[SET TASK]: Find and return each line containing "Blender".

[RECORDS PROVIDED]:
************
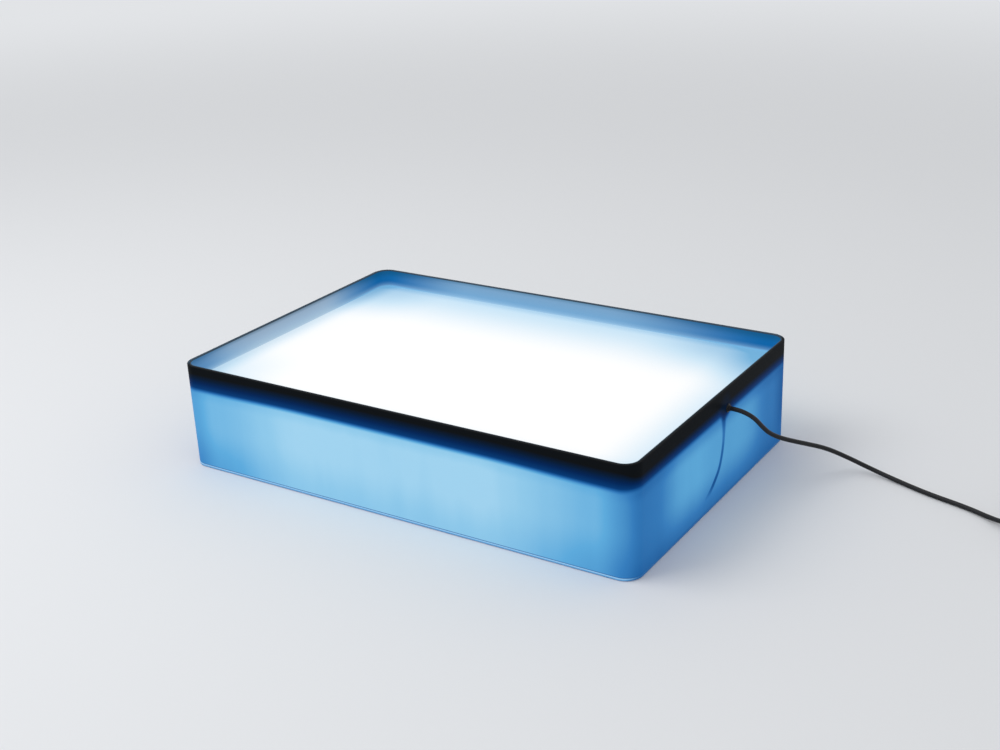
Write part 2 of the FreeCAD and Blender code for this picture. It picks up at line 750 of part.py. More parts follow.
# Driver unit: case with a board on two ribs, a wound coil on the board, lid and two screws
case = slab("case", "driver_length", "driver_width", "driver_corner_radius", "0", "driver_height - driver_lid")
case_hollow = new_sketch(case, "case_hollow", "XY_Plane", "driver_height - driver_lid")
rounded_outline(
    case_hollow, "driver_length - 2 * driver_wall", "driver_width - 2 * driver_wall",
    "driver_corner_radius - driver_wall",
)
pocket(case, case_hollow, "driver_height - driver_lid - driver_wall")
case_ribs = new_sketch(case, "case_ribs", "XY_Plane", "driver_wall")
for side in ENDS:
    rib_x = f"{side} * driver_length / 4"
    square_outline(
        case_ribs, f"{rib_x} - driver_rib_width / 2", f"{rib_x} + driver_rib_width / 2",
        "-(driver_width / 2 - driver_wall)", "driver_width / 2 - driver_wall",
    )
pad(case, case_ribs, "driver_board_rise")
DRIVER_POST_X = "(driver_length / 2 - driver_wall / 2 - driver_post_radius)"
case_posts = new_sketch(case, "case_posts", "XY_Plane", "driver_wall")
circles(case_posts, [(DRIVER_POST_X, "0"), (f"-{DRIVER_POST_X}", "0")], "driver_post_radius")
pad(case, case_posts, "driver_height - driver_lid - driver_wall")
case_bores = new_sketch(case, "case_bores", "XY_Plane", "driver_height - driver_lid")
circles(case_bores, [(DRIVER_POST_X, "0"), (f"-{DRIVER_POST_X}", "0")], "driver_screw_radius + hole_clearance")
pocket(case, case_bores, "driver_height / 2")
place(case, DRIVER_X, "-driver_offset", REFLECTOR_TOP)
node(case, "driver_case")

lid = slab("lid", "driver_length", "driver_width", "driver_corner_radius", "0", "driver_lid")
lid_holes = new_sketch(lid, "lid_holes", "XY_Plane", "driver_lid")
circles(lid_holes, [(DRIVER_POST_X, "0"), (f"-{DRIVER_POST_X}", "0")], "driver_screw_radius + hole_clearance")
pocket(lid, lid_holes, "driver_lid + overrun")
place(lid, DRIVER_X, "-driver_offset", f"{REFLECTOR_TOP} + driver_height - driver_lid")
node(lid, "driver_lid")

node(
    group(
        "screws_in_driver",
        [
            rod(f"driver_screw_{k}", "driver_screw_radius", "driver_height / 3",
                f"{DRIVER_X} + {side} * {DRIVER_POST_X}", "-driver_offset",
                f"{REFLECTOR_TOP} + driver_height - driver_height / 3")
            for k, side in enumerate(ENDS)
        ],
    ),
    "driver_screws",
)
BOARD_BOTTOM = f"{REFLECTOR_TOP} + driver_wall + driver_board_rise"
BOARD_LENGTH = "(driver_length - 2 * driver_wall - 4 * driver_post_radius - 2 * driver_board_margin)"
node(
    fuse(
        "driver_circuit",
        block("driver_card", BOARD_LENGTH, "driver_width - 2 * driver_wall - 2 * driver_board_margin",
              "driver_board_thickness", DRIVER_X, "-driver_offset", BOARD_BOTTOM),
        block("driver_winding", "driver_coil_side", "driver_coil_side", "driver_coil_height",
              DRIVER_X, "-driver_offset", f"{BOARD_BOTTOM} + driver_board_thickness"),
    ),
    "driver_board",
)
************
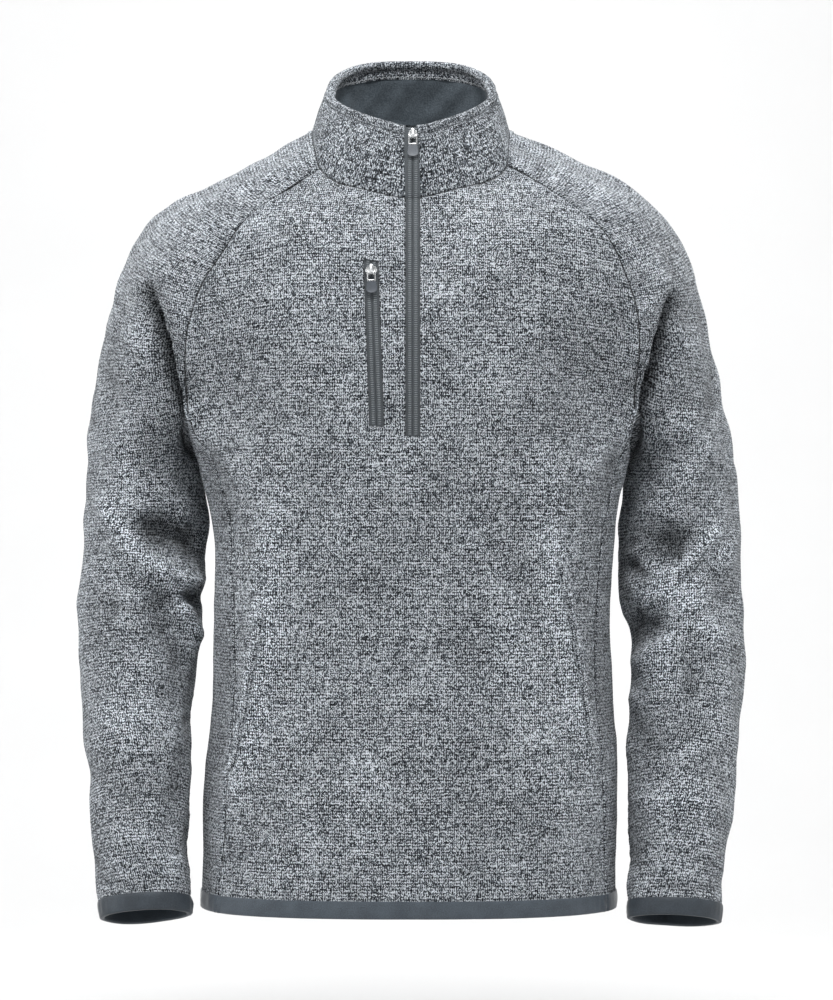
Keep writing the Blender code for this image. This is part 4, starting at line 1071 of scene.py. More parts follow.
************
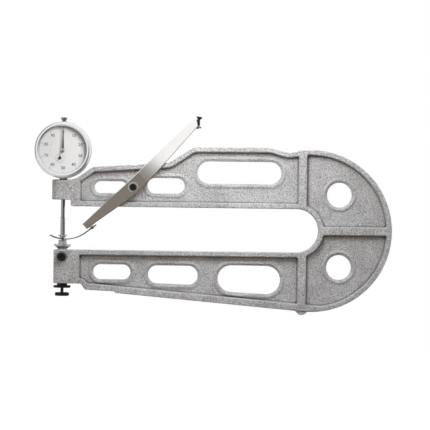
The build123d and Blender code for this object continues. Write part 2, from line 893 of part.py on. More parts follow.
************
[THE RESULT]:
Write part 2 of the FreeCAD and Blender code for this picture. It picks up at line 750 of part.py. More parts follow.
Keep writing the Blender code for this image. This is part 4, starting at line 1071 of scene.py. More parts follow.
The build123d and Blender code for this object continues. Write part 2, from line 893 of part.py on. More parts follow.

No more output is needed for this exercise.